The President’s 2018 proposal calls for a roughly 1 percent boost to the Secret Service budget and 450 additional personnel next fiscal year.
But neither the Homeland Security Department’s inspector general, nor Republicans and Democrats in Congress say those extra dollars or new hires are enough to boost employee morale, improve retention rates and turn around a beleaguered workforce that’s been asked to do more with less.
“We estimate, generally, we’re short probably $200-300 million a year … to actually hire people [and] have the right technology in place,” Randolph Alles, the new Secret Service director, said during a June 8 hearing before the House Homeland Security Transportation and Protective Security Subcommittee.
He’s the first director in the past 70 years who comes from outside the agency to lead the Secret Service.
Rep. John Katko (R-N.Y.), the subcommittee’s chairman, asked the Secret Service to develop a “wish list” of sorts, or a series of specific recommendations and legislative suggestions for the agency moving forward.
“It’s clear that some things need to be done,” he said. “It’s clear that this budget doesn’t reflect it. And it’s also clear that … Director Alles may have some sort of constraints with respect to what exactly he’s going to request because of his position.”
The Secret Service faces a perpetual cycle of staffing shortages, which contribute to the agency’s poor morale and high attrition rate.
Alles said he’s implemented some recommendations from the DHS IG and Secret Service senior leaders to address low morale and high attrition rates.
Reporter Nicole Ogrysko discusses this story on Federal Drive with Tom Temin
For example, the Secret Service has shortened its hiring process, he said. It once took the agency 15 months to bring on new employees. Now, Alles said the time-to-hire is closer to four months. The agency expects to hire roughly 300 special agents, 280 uniformed division officers and 260 administrative, professional and technical staff by the end of fiscal 2017.
DHS IG John Roth said he’s seen some encouraging signs of progress but the Secret Service’s personnel challenges are significant. The agency needs to hire about 1,700 more employees by 2022, in order to achieve a target staffing level of 8,200 workers and successfully complete its operational and investigative priorities, Roth said.

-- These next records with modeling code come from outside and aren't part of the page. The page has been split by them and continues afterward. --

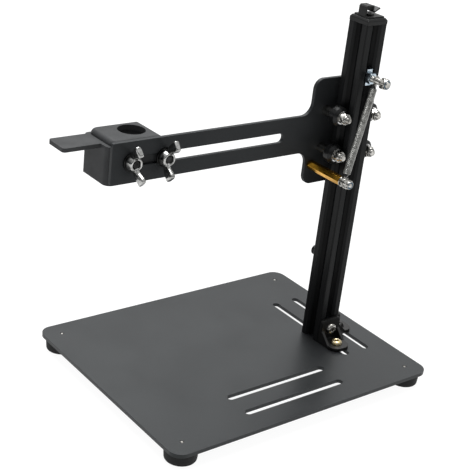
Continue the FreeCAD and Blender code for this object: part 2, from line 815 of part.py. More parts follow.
def bracket_fasteners():
    """Each bracket: a screw and slot nut into the column, and a screw and nut through a base slot."""
    offset, sheet_t = d["bracket_hole_offset"], d["bracket_sheet"]
    right_face = COLUMN_X + HALF_COLUMN
    level = FLOOR_TOP + offset
    column_sites = (
        ("front", COLUMN_X, FRONT_FACE - sheet_t, "front"),
        ("side", right_face + sheet_t, COLUMN_Y, "right"),
    )
    base_sites = (
        ("front", COLUMN_X, FRONT_FACE - offset),
        ("side", right_face + offset, COLUMN_Y),
    )
    screws, nuts = [], []
    for name, x, y, towards in column_sites:
        screw = button_screw(f"{name}_column_screw", d["bracket_column_screw_length"])
        screws.append(place(screw, x, y, level, towards))
    for name, x, y in base_sites:
        screw = button_screw(f"{name}_base_screw", d["bracket_base_screw_length"])
        screws.append(place(screw, x, y, FLOOR_TOP + sheet_t))
        nut = hex_nut(f"{name}_base_nut", d["nut_across"], d["nut_height"], d["hole_diameter"])
        nuts.append(place(nut, x, y, d["foot_height"], "down"))
    group("bracket_column_screws", screws[:2])
    group("bracket_base_screws", screws[2:])
    group("bracket_base_nuts", nuts)
    front_nut = place(tee_nut("front_tee_nut"), COLUMN_X, FRONT_FACE, level, "front")
    side_nut = place(tee_nut("side_tee_nut"), right_face, COLUMN_Y, level, "right", 90)
    group("bracket_tee_nuts", [front_nut, side_nut])


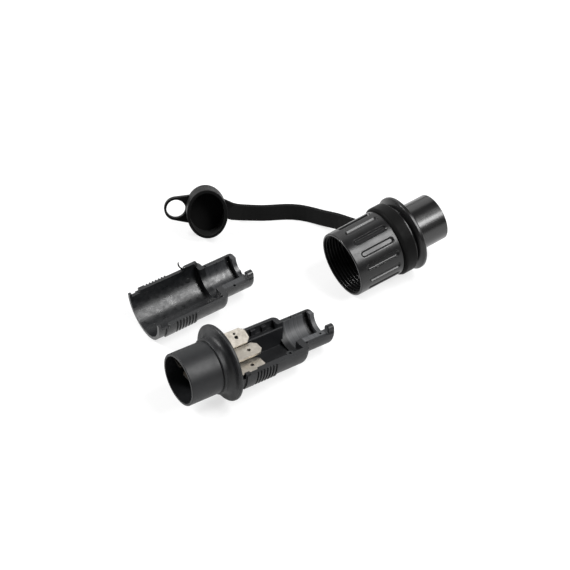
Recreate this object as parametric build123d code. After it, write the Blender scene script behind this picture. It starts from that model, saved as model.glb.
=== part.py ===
from build123d import *
import math
import os

# Sizes are in millimetres. Each piece is drawn along +X with the nose at -X, and then laid on the ground.
# The face x = 0 is the rear face of the flange, where the cover stops. The sleeve has its mouth at x = 0.

# Rear housing, shared by the body, the cover and the bore of the sleeve
shell_radius = 16.8
shell_wall = 1.9
shell_length = 44.5
step_height = 4.3
step_wall = 3.0
step_round = 3.0
crease_round = 0.5
saddle_bore_radius = 10.2
saddle_length = 19.0
saddle_end_round = 2.0
saddle_land_edge = 7.0
saddle_land_depth = 5.0
end_wall = 2.6
end_groove_width = 3.0
end_groove_depth = 0.9
cable_radius = 7.4

# Nose and flange of the body
nose_length = 26.0
nose_radius = 14.2
nose_wall = 1.3
nose_round = 0.4
web_thickness = 7.0
root_bead_height = 1.1
root_bead_width = 1.5
root_bead_round = 0.5
flange_radius = 20.9
flange_rim = 2.1
flange_round = 0.7
dish_width = 3.8
dish_step = 0.6
dish_round = 3.2

# Thread moulded on both sides of the housing
thread_height = 0.75
thread_pitch = 1.9
thread_count = 7
thread_start = 11.5
thread_block = 6.9
thread_patch_depth = 11.0
thread_clearance = 0.1

# Contacts: a blade in the nose and a tab behind the flange
blade_width = 6.8
blade_thickness = 2.4
blade_reach = 15.0
blade_chamfer = 0.8
tab_width = 9.5
tab_thickness = 1.2
tab_chamfer = 2.4
tab_hole = 2.2
tab_hole_setback = 6.4
contact_fit = 0.05
contact_shoulder = 2.5
side_hole = 1.5

# Name, place across and above the axis, turn about the axis, and length of the tab
contacts = [
    ("contact_left", 8.0, 4.2, 22.0, 20.5),
    ("contact_centre", -1.0, 0.8, 0.0, 22.5),
    ("contact_right", -8.6, -2.5, 0.0, 19.5),
]

# Terminal pocket in the body
pocket_start = 13.0
pocket_floor = 11.0
partition_offset = 6.4
partition_wall = 1.0
channel_depth = 4.2
ledge_offset = 13.6
boss_radius = 2.1
boss_setback = 8.0
tooth_count = 3
tooth_first = 20.0
tooth_spacing = 7.0
tooth_length = 2.8
tooth_depth = 1.4
tooth_drop = 0.4

# Pegs on the far rim of each half and the holes that they meet, at these distances behind the step
peg_hole = 1.5
peg_hole_depth = 4.0
peg_clearance = 0.1
peg_offset = 10.9
body_hole_setback = 1.2
cover_hole_setback = 6.5
spare_hole_setback = 11.5
spare_hole_offset = 8.8

# Lug and recess on the near rim of the body, just behind the flange
rim_lug_start = 4.2
rim_lug_length = 2.8
rim_lug_height = 1.1
rim_recess_start = 2.0
rim_recess_length = 2.0
rim_recess_depth = 1.6

# Lip on the end wall, and the lug and notched front edge of the cover
hook_width = 4.1
hook_inset = 0.8
hook_height = 4.0
hook_length = 3.4
hook_setback = 0.5
hook_round = 1.9
hook_clearance = 0.15
lug_length = 8.4
lug_height = 1.7
horn_length = 1.5
notch_length = 5.0
notch_depth = 1.7
front_groove_depth = 0.8
lip_width = 7.0

# Round pads left by the ejector pins in the cover: distance from the front, angle from the bottom
pad_radius = 1.3
pad_height = 0.15
pads = [(10.5, 74.5), (14.0, 11.5), (35.5, 62.0)]

# Coupling sleeve
mouth_gap = 4.0
sleeve_clearance = 0.35
sleeve_wall = 1.2
mouth_wall = 1.2
mouth_round = 0.5
mouth_lip = 1.6
inner_thread_count = 10
barrel_length = 28.5
barrel_flare = 0.3
disc_radius = 21.9
disc_wall = 1.5
disc_cone = 2.0
disc_rim = 2.2
disc_round = 0.7
tube_wall = 0.95
tube_clearance = 0.2
tube_reach = 3.3
tube_round = 0.3
flute_count = 15
flute_width = 2.8
flute_depth = 0.75
flute_front = 8.0
flute_rear = 2.2

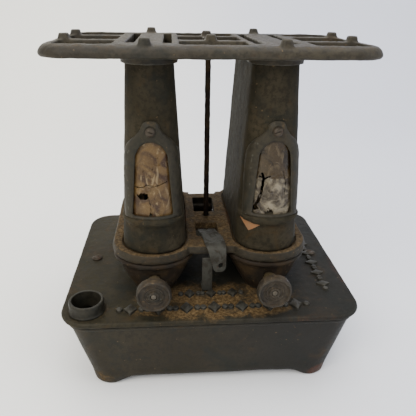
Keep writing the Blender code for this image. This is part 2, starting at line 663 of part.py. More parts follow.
def build_window(name, side):
    edge_front = FRAME_FRONT - 0.6 * MM
    section = ((0, FRAME_BACK), (0, edge_front), (0.2, FRAME_FRONT), (0.5, FRAME_FRONT), (0.8, FRAME_FRONT),
               (1, edge_front), (1, FRAME_BACK), (0.5, FRAME_BACK))
    rings = []
    for outer, inner in frame_stations():
        spots = [(Vector(outer).lerp(Vector(inner), share), proud) for share, proud in section]
        rings.append([on_front(side, spot.x, spot.y, proud) for spot, proud in spots])
    frame = place("window_frame_" + name, loft_mesh("window_frame", [rings], closed=True), IRON)
    hole = cylinder_mesh("frame_hole", 1.7 * MM, 24 * MM, 12)
    cut(frame, tool("frame_screw_hole_" + name, hole, (side * CHIMNEY_X, -60 * MM, SCREW_Z), TO_FRONT))
    head_back = on_front(side, 0, SCREW_Z, FRAME_FRONT + GAP).y
    screw_at = (side * CHIMNEY_X, head_back, SCREW_Z)
    slotted_screw("window_screw_" + name, screw_at, 3.3 * MM, 2.2 * MM, 1.4 * MM, 8 * MM,
                  TO_FRONT, slot_turn=0.35)
    edge = opening_edge(2.2 * MM)[:-1] + [(5 * MM, 189.2 * MM)]
    columns = [share / 3 for share in range(-3, 4)]
    rings = []
    for across, z in edge:
        front = [on_front(side, across * share, z, GAP + PANE_THICK) for share in columns]
        back = [on_front(side, across * share, z, GAP) for share in reversed(columns)]
        rings.append(front + back)
    place("mica_pane_" + name, loft_mesh("mica_pane", [rings]), MICA)


def build_deflector(name, side):
    """A pressed dome in the chimney's foot with a slot that the wick burns in."""
    middle = (side * CHIMNEY_X, 0)
    slot = (wick_x(side), 0)
    floor = BASE_TOP - SEAT_DEPTH + GAP
    flange = (21.2 * MM, 63.2 * MM)
    sheet = 0.8 * MM
    slot_half = (4.2 * MM, 52.5 * MM)
    rings = [
        oval(flange, floor, middle), oval(flange, floor + sheet, middle),
        oval((19.6 * MM, 61.6 * MM), floor + sheet, middle),
        ring((11 * MM, 56 * MM), 9 * MM, 110.4 * MM, slot, 6),
        ring(slot_half, 3 * MM, 113 * MM, slot, 6), ring(slot_half, 3 * MM, 112 * MM, slot, 6),
        ring((10.6 * MM, 55.2 * MM), 9 * MM, 109.4 * MM, slot, 6), oval((19.0 * MM, 61 * MM), floor, middle),
    ]
    place("flame_deflector_" + name, loft_mesh("flame_deflector", [rings], closed=True), BRASS)


# ---------------------------------------------------------------- grate, tie rod, latch

def grate_slots():
    """Vertical prisms that open the grate: three bays in each of three groups, and the flues."""
    solids = []
    low, high = GRATE_LOW - 12 * MM, GRATE_TOP + 12 * MM
    middle_y, middle_half = 0, 18.6 * MM
    end_y, end_half = 43.2 * MM, 16 * MM
    bays = ((-end_y, end_half), (middle_y, middle_half), (end_y, end_half))
    for y, half_y in bays:
        for side in (-1, 1):
            solids.append(prism((18.6 * MM, half_y), 5 * MM, low, high, (side * 85.4 * MM, y), 3))
    for y in (-end_y, end_y):
        solids.append(prism((23.2 * MM, end_half), 5 * MM, low, high, (0, y), 3))
    for side in (-1, 1):
        solids.append(prism((9.6 * MM, middle_half), 3.6 * MM, low, high, (side * 13.6 * MM, 0), 3))
        for edge in (-1, 1):
            x = side * CHIMNEY_X + edge * 12.6 * MM
            solids.append(prism((2.9 * MM, 49 * MM), 2.4 * MM, low, high, (x, 0), 2))
    return solids


def grate_lugs():
    """Pot lugs as (x, y) of their middles."""
    front = [(side * 45, y) for side in (-1, 1) for y in (-63, 66)]
    ends = [(side * 102, y) for side in (-1, 1) for y in (-23, 23)]
    return front + ends + [(0, -23), (0, 23)]


def build_grate():
    steps = ((2.6, 0), (0.6, 0.9), (0, 2.4), (0.9, 5.0), (2.6, 7.0), (5.2, 8.2), (8.2, 8.7))
    rings = [ring(grown(GRATE_HALF, -inset * MM), GRATE_RADIUS - inset * MM, GRATE_LOW + up * MM, arc=6)
             for inset, up in steps]
    grate = place("top_grate", loft_mesh("top_grate", [rings]), IRON)
    collar_low = 237.8 * MM
    outer, inner = grown(CHIMNEY_HALF_TOP, 2.9 * MM), grown(CHIMNEY_HALF_TOP, 0.6 * MM)
    for name, side in SIDES:
        centre = (side * CHIMNEY_X, 0)
        collar_top = GRATE_LOW + 1 * MM
        skirt = [oval(half, z, centre) for half, z in (
            (outer, collar_low), (outer, collar_top), (inner, collar_top), (inner, collar_low))]
        join(grate, tool("collar_" + name, loft_mesh("collar", [skirt], closed=True)))
    cut(grate, tool("grate_slots", loft_mesh("grate_slots", grate_slots())))
    boss = cylinder_mesh("rod_boss", 6.4 * MM, 5 * MM, 20)
    join(grate, tool("rod_boss", boss, (*ROD_AT, GRATE_LOW + 1.9 * MM)))
    lugs = []
    for x, y in grate_lugs():
        sections = ((4.2, GRATE_TOP - 1.5 * MM), (4.1, GRATE_TOP + 0.4 * MM), (3.3, GRATE_TOP + LUG_RISE))
        lugs.append([ring((half * MM, half * MM), 1.8 * MM, z, (x * MM, y * MM), 1) for half, z in sections])
    join(grate, tool("pot_lugs", loft_mesh("pot_lugs", lugs)))
    recess = cylinder_mesh("rod_recess", 5.4 * MM, 10 * MM, 20)
    cut(grate, tool("rod_recess", recess, (*ROD_AT, GRATE_LOW + 4.4 * MM + 5 * MM)))
    rod_hole = cylinder_mesh("rod_hole", ROD_RADIUS + GAP, 40 * MM, 16)
    cut(grate, tool("grate_rod_hole", rod_hole, (*ROD_AT, GRATE_TOP)))


def build_tie_rod():
    head_low = GRATE_LOW + 4.4 * MM + GAP
    low = BASE_LOW - 5.4 * MM
    head = 4.6 * MM
    profile = [(0, head_low + 2.2 * MM), (head * 0.7, head_low + 2.0 * MM), (head, head_low + 1.1 * MM),
               (head, head_low), (ROD_RADIUS, head_low), (ROD_RADIUS, low), (0, low)]
    turned("tie_rod", profile, RUST, (*ROD_AT, 0), steps=16)
    nut = outline_mesh("nut", [circle(5.4 * MM, count=6), circle(ROD_RADIUS + GAP, count=16)], 3.6 * MM)
    place("tie_rod_nut", nut, STEEL, (*ROD_AT, BASE_LOW - GAP - 1.8 * MM))


def build_latch():
    """A rocking clip: tongue down in the bridge slot, leg over the front bar.

    Each station is (y, z above the bridge, left edge, right edge, lean).
    """
    rest = BASE_TOP + GAP + 0.6 * MM
    stations = (
        (-21.0, -4.6, -8.6, 5.6, 105), (-30.0, -1.6, -8.6, 6.0, 100), (-38.4, 0.0, -7.6, 6.8, 90),
        (-41.0, 0.0, -7.0, 8.8, 90), (-47.0, 0.0, -5.6, 10.0, 90), (-57.5, 0.0, -3.6, 10.8, 90),
        (-60.4, -1.1, -2.8, 11.0, 45),
        (-61.6, -4.2, -2.0, 11.0, 0), (-62.0, -21.0, 1.6, 11.0, 0))
    half = 0.6 * MM
    rings = []
    for y, z, left, right, lean in stations:
        angle = math.radians(lean)
        normal = Vector((0, -math.cos(angle), math.sin(angle))) * half
        middle = Vector((0, y * MM, rest + z * MM))
        corners = ((left, 1), (right, 1), (right, -1), (left, -1))
        rings.append([middle + Vector((x * MM, 0, 0)) + normal * sign for x, sign in corners])
    clip = place("latch_clip", loft_mesh("latch_clip", [rings]), STEEL)
    notch = [(-7 * MM, -13 * MM), (4 * MM, -13 * MM), (-1.5 * MM, -26 * MM)]
    cut(clip, tool("fishtail", outline_mesh("fishtail", [notch], 30 * MM), (0, 0, rest)))
    eye = cylinder_mesh("eye", 2.2 * MM, 12 * MM, 14)
    cut(clip, tool("latch_eye", eye, (6.4 * MM, -62 * MM, rest - 16 * MM), TO_FRONT))


def build_stove():
    build_tank()
    build_gasket()
    build_deck()
    build_neck()
    build_deck_screws()
    for name, side in SIDES:
        build_cup(name, side)
        build_wick(name, side)
        build_gland(name, side)
        build_knob(name, side)
        build_shaft(name, side)
        build_bearing(name, side)
        build_chimney(name, side)
        build_window(name, side)
        build_deflector(name, side)
    build_hinge()
    build_keeper()
    build_chimney_base()
    build_grate()
    build_tie_rod()
    build_latch()


clear_scene()
PARTS = new_collection("kerosene_stove")
CUTTERS = new_collection("cutters")
build_stove()
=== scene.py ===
"""The looks of a two-burner cast-iron kerosene stove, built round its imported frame.

Frame: origin on the table under the middle of the tank, +X right, +Y back,
+Z up, in metres.  The knobs are on the front, at -Y.
"""
import json
import math
import random

import bmesh
import bpy
from mathutils import Matrix, Vector, noise

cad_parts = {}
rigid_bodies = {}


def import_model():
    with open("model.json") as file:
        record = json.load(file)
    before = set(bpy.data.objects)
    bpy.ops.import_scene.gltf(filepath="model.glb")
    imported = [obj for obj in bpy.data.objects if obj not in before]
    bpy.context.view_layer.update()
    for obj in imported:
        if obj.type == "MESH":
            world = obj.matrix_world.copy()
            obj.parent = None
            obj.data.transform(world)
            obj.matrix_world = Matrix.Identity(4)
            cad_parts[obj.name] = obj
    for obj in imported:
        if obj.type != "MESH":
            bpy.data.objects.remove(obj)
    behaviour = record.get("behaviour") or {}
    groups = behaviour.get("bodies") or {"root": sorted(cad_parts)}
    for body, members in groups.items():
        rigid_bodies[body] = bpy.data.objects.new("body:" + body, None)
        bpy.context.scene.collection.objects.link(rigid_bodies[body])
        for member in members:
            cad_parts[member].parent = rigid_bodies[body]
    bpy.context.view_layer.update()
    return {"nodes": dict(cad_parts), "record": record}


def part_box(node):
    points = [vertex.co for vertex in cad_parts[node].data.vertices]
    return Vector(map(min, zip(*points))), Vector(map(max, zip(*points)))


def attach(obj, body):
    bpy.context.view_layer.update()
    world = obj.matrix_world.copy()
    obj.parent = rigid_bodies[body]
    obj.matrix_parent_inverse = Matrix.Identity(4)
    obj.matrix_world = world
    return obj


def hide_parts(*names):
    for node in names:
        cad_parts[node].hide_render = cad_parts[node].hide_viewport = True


for leftover in list(bpy.data.objects):
    bpy.data.objects.remove(leftover, do_unlink=True)
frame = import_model()

MM = 0.001
SIDES = (("left", -1), ("right", 1))
TO_FRONT = Matrix.Rotation(math.radians(90), 4, "X")
ALONG_X = Matrix.Rotation(math.radians(90), 4, "Y")
SIDE_VIEW = Matrix(((0, 0, 1, 0), (1, 0, 0, 0), (0, 1, 0, 0), (0, 0, 0, 1)))

# Places read from the frame
DECK_LOW, DECK_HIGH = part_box("tank_deck")
TANK_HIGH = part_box("oil_tank")[1]
NECK_LOW, NECK_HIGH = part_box("filler_neck")
BASE_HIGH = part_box("chimney_base")[1]
GRATE_LOW, GRATE_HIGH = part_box("top_grate")
PIN_LOW, PIN_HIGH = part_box("hinge_pin")
ROD_LOW, ROD_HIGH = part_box("tie_rod")
KEEPER_LOW, KEEPER_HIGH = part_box("latch_keeper")
DECK_TOP = DECK_HIGH.z
NECK_AT = (NECK_LOW + NECK_HIGH) / 2
ROD_AT = (ROD_LOW + ROD_HIGH) / 2
PIN_AT = (PIN_LOW + PIN_HIGH) / 2
GRATE_TOP = GRATE_HIGH.z - 4 * MM
GRATE_RADIUS = 22      # of the outline's corners, in millimetres
DECK_RADIUS = 22
BASE_TOP = BASE_HIGH.z
BURNER_X = 44.0 * MM
CHIMNEY_X = 43.4 * MM
CHIMNEY_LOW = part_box("chimney_left")[0].z
CHIMNEY_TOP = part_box("chimney_left")[1].z
CHIMNEY_HALF_LOW = (24.6 * MM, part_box("chimney_left")[1].y)
CHIMNEY_HALF_TOP = (16.6 * MM, 56.8 * MM)
GAP = 0.3 * MM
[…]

The Secret Service saw more attrition in fiscal 2016 than any other point in its history, the IG added. Over the past six years, the agency has only once been able to hire more people than it lost in a single year. The Secret Service is on track to meet that trend again by the end of this fiscal year, Roth said.
In addition, the agency lacks enough human resources personnel to write appropriate position descriptions and conduct work quickly to bring on new hires, Roth said. Outdated IT systems also slow the agency down in tracking open positions and new hires. The Secret Service has two data systems that are not interoperable with each other. Agency HR personnel have to manually transfer hiring data from one system to other, Roth said.
“When we asked for data, for example, they couldn’t give us real-time data as to how many people were in the pipeline [and] where they were, because they didn’t have any data systems to track the kind of hiring they need,” he said. “This is something that is fundamental and basic in any private corporation or private industry.”
Staffing shortages have caused problems up and down the Secret Service for years.
“During our review of the 2014 White House fence jumping incident, for example, we found that staffing shortages for uniformed officers led to excessive overtime, fatigue, low morale and attrition,” Roth said.
The Secret Service sat last among 305 agency subcomponents on the Partnership for Public Service’s 2016 Best Places to Work rankings. Overall employee engagement dipped to a score of 32.8 last year, compared to 33.4 in 2015. And the Secret Service also has the lowest employee morale of any other law enforcement agency.
“One of the impressive things about the agency is they get the job done no matter what,” Alles said. “As I tell them, that’s good and that’s bad. It’s good that they’re doing the mission. The bad part is, where’s the work-life balance for the agency, for our uniformed division officers and our special agents?”
Yet, Alles acknowledged, he has an uphill battle to fight.
The agency estimates it will have 500-700 officers who will exceed the mandatory pay cap on overtime hours this year. Many agents and officers have their days off canceled as they’re called in to take on additional work to protect President Donald Trump and his family when they travel. Alles said Secret Service investigators are often pulled in to do protective work, which puts further strains on the agency.
“The number one thing I need to work on is in the area of leadership,” Alles said. “All these things stem out of that particular area. Morale, resources, hiring — all those things stem out of that particular area.”
Meanwhile, Roth’s office would see a 9-10 percent budget decrease under the president’s 2018 request.
“That represents about a 15 percent decrease in the number people that we would have,” he said. “It will decrease the tempo of the kinds of audits, inspections and investigations that we will do at the same time that the department itself is growing by about 6 percent. We are going down while the department is going up, and they are going up in very high-risk areas.”